** Available data **
————————
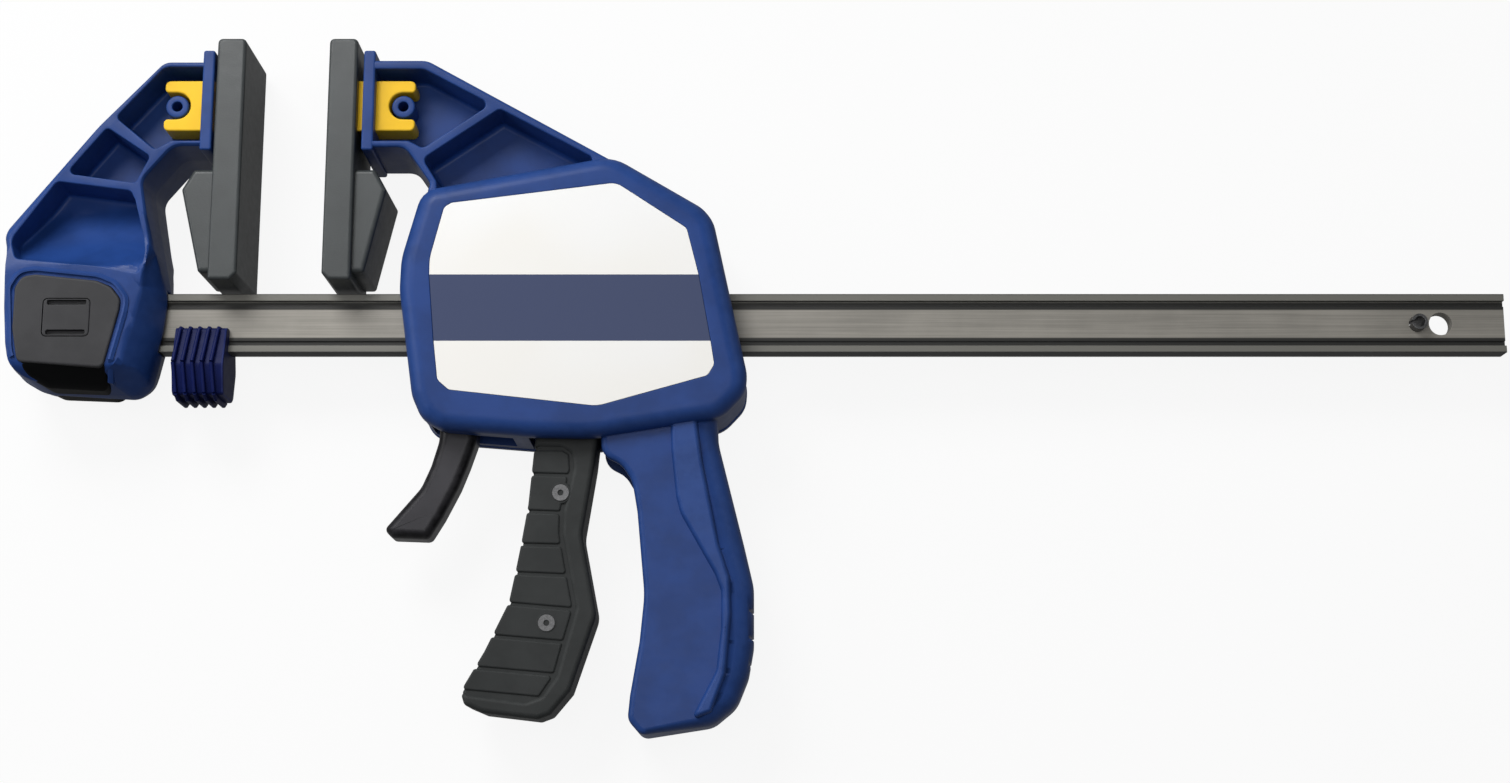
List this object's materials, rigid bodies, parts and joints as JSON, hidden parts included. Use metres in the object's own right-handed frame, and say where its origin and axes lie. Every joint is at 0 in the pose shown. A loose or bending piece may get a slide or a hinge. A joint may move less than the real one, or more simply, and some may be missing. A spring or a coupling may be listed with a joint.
{
  "type": "quick release bar clamp",
  "caption": "One-handed bar clamp: a fixed jaw with a swivel pad at one end of a flat bar, and a sliding jaw with a pistol grip, squeeze trigger and release lever.",
  "frame": {"origin": "on the bar's axis, level with the fixed pad's clamping face, half way through the bar's thickness", "axes": "+X along the bar to its free end, +Y across the bar towards the jaw tips, +Z out of the clamp's front side; it lies on its back side"},
  "size_m": [0.5544, 0.2578, 0.044],
  "materials": {
    "bar_steel": "drawn, dark, satin",
    "pin_steel": "satin",
    "plate_steel": "stamped, satin",
    "spring_steel": "drawn wire",
    "blue_plastic": "moulded, satin",
    "clip_plastic": "moulded, satin",
    "yellow_plastic": "moulded, satin",
    "pad_rubber": "matte, soft",
    "boot_rubber": "matte, soft",
    "button_plastic": "moulded, matte",
    "trigger_plastic": "moulded, matte",
    "lever_plastic": "moulded, glossy",
    "label_white": "printed film, satin"
  },
  "bodies": {
    "bar_body": {"bar": "bar_steel", "stop_pin": "pin_steel", "fixed_jaw": "blue_plastic", "hub_boot": "boot_rubber"},
    "release_button": {"release_button": "button_plastic", "button_lock_pin": "pin_steel", "button_spring": "spring_steel"},
    "fixed_pad": {"fixed_pad": "pad_rubber", "fixed_pad_carrier": "yellow_plastic"},
    "moving_jaw": {"jaw_frame": "blue_plastic", "side_cover_front": "blue_plastic", "side_cover_rear": "blue_plastic", "label_front": "label_white", "label_rear": "label_white", "cover_screws": "pin_steel", "trigger_pivot_pin": "pin_steel", "lever_pivot_pin": "pin_steel", "drive_spring": "spring_steel", "brake_spring": "spring_steel"},
    "moving_pad": {"moving_pad": "pad_rubber", "moving_pad_carrier": "yellow_plastic"},
    "trigger": {"trigger_core": "plate_steel", "trigger_half_front": "trigger_plastic", "trigger_half_rear": "trigger_plastic", "trigger_rivets": "pin_steel"},
    "drive": {"drive_plates": "plate_steel"},
    "release_lever": {"release_lever": "lever_plastic", "brake_plate": "plate_steel"},
    "bar_clip": {"bar_clip": "clip_plastic"}
  },
  "joints": [
    {"name": "jaw_slide", "type": "slide", "parent": "bar_body", "child": "moving_jaw", "axis": [1, 0, 0], "range_m": [-0.0305, 0.24]},
    {"name": "fixed_pad_swivel", "type": "hinge", "parent": "bar_body", "child": "fixed_pad", "pos_m": [-0.0261, 0.0807, 0], "axis": [0, 0, 1], "range_deg": [-2, 2]},
    {"name": "moving_pad_swivel", "type": "hinge", "parent": "moving_jaw", "child": "moving_pad", "pos_m": [0.0584, 0.0807, 0], "axis": [0, 0, 1], "range_deg": [-2, 2]},
    {"name": "trigger_pull", "type": "hinge", "parent": "moving_jaw", "child": "trigger", "pos_m": [0.12, 0.028, 0], "axis": [0, 0, 1], "range_deg": [0, 8], "stiffness_Nm_per_rad": 1.5, "springref_deg": -11.46},
    {"name": "drive_push", "type": "slide", "parent": "moving_jaw", "child": "drive", "axis": [1, 0, 0], "range_m": [0, 0.0045], "stiffness_N_per_m": 400, "springref_m": -0.008, "deforming": ["drive_spring"]},
    {"name": "release_pull", "type": "hinge", "parent": "moving_jaw", "child": "release_lever", "pos_m": [0.088, 0.029, 0], "axis": [0, 0, 1], "range_deg": [0, 7], "stiffness_Nm_per_rad": 1, "springref_deg": -11.46, "deforming": ["brake_spring"]},
    {"name": "button_press", "type": "slide", "parent": "bar_body", "child": "release_button", "axis": [0, 0, -1], "range_m": [0, 0.0062], "stiffness_N_per_m": 600, "springref_m": -0.003, "deforming": ["button_spring"]},
    {"name": "clip_slide", "type": "slide", "parent": "bar_body", "child": "bar_clip", "axis": [1, 0, 0], "range_m": [-0.001, 0.03]}
  ],
  "couplings": [
    {"joint": "drive_push", "follows": "trigger_pull", "m_per_rad": 0.032}
  ]
}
————————
** Goal **
Quote the data in full, keeping each word unchanged.

** Final result **
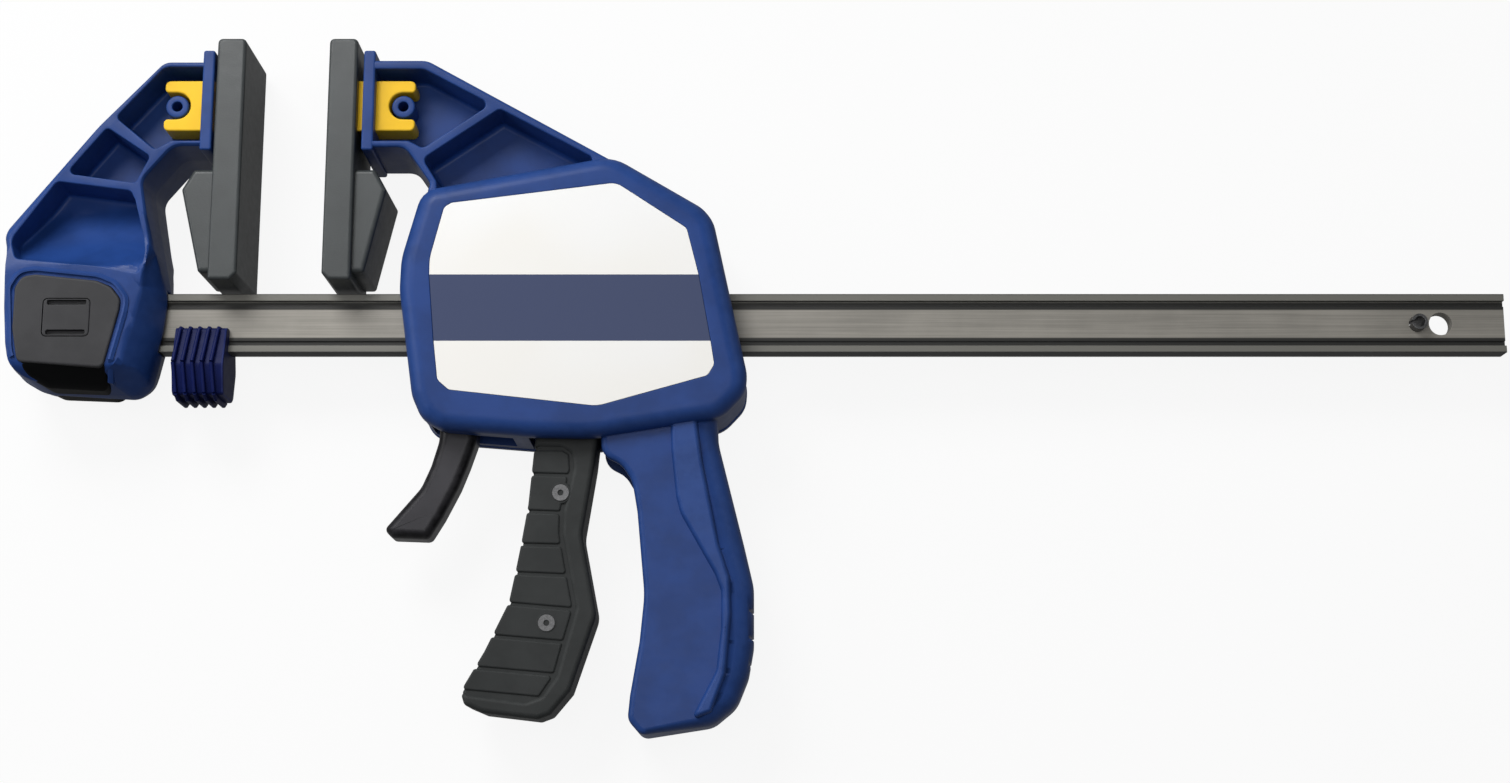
List this object's materials, rigid bodies, parts and joints as JSON, hidden parts included. Use metres in the object's own right-handed frame, and say where its origin and axes lie. Every joint is at 0 in the pose shown. A loose or bending piece may get a slide or a hinge. A joint may move less than the real one, or more simply, and some may be missing. A spring or a coupling may be listed with a joint.
{
  "type": "quick release bar clamp",
  "caption": "One-handed bar clamp: a fixed jaw with a swivel pad at one end of a flat bar, and a sliding jaw with a pistol grip, squeeze trigger and release lever.",
  "frame": {"origin": "on the bar's axis, level with the fixed pad's clamping face, half way through the bar's thickness", "axes": "+X along the bar to its free end, +Y across the bar towards the jaw tips, +Z out of the clamp's front side; it lies on its back side"},
  "size_m": [0.5544, 0.2578, 0.044],
  "materials": {
    "bar_steel": "drawn, dark, satin",
    "pin_steel": "satin",
    "plate_steel": "stamped, satin",
    "spring_steel": "drawn wire",
    "blue_plastic": "moulded, satin",
    "clip_plastic": "moulded, satin",
    "yellow_plastic": "moulded, satin",
    "pad_rubber": "matte, soft",
    "boot_rubber": "matte, soft",
    "button_plastic": "moulded, matte",
    "trigger_plastic": "moulded, matte",
    "lever_plastic": "moulded, glossy",
    "label_white": "printed film, satin"
  },
  "bodies": {
    "bar_body": {"bar": "bar_steel", "stop_pin": "pin_steel", "fixed_jaw": "blue_plastic", "hub_boot": "boot_rubber"},
    "release_button": {"release_button": "button_plastic", "button_lock_pin": "pin_steel", "button_spring": "spring_steel"},
    "fixed_pad": {"fixed_pad": "pad_rubber", "fixed_pad_carrier": "yellow_plastic"},
    "moving_jaw": {"jaw_frame": "blue_plastic", "side_cover_front": "blue_plastic", "side_cover_rear": "blue_plastic", "label_front": "label_white", "label_rear": "label_white", "cover_screws": "pin_steel", "trigger_pivot_pin": "pin_steel", "lever_pivot_pin": "pin_steel", "drive_spring": "spring_steel", "brake_spring": "spring_steel"},
    "moving_pad": {"moving_pad": "pad_rubber", "moving_pad_carrier": "yellow_plastic"},
    "trigger": {"trigger_core": "plate_steel", "trigger_half_front": "trigger_plastic", "trigger_half_rear": "trigger_plastic", "trigger_rivets": "pin_steel"},
    "drive": {"drive_plates": "plate_steel"},
    "release_lever": {"release_lever": "lever_plastic", "brake_plate": "plate_steel"},
    "bar_clip": {"bar_clip": "clip_plastic"}
  },
  "joints": [
    {"name": "jaw_slide", "type": "slide", "parent": "bar_body", "child": "moving_jaw", "axis": [1, 0, 0], "range_m": [-0.0305, 0.24]},
    {"name": "fixed_pad_swivel", "type": "hinge", "parent": "bar_body", "child": "fixed_pad", "pos_m": [-0.0261, 0.0807, 0], "axis": [0, 0, 1], "range_deg": [-2, 2]},
    {"name": "moving_pad_swivel", "type": "hinge", "parent": "moving_jaw", "child": "moving_pad", "pos_m": [0.0584, 0.0807, 0], "axis": [0, 0, 1], "range_deg": [-2, 2]},
    {"name": "trigger_pull", "type": "hinge", "parent": "moving_jaw", "child": "trigger", "pos_m": [0.12, 0.028, 0], "axis": [0, 0, 1], "range_deg": [0, 8], "stiffness_Nm_per_rad": 1.5, "springref_deg": -11.46},
    {"name": "drive_push", "type": "slide", "parent": "moving_jaw", "child": "drive", "axis": [1, 0, 0], "range_m": [0, 0.0045], "stiffness_N_per_m": 400, "springref_m": -0.008, "deforming": ["drive_spring"]},
    {"name": "release_pull", "type": "hinge", "parent": "moving_jaw", "child": "release_lever", "pos_m": [0.088, 0.029, 0], "axis": [0, 0, 1], "range_deg": [0, 7], "stiffness_Nm_per_rad": 1, "springref_deg": -11.46, "deforming": ["brake_spring"]},
    {"name": "button_press", "type": "slide", "parent": "bar_body", "child": "release_button", "axis": [0, 0, -1], "range_m": [0, 0.0062], "stiffness_N_per_m": 600, "springref_m": -0.003, "deforming": ["button_spring"]},
    {"name": "clip_slide", "type": "slide", "parent": "bar_body", "child": "bar_clip", "axis": [1, 0, 0], "range_m": [-0.001, 0.03]}
  ],
  "couplings": [
    {"joint": "drive_push", "follows": "trigger_pull", "m_per_rad": 0.032}
  ]
}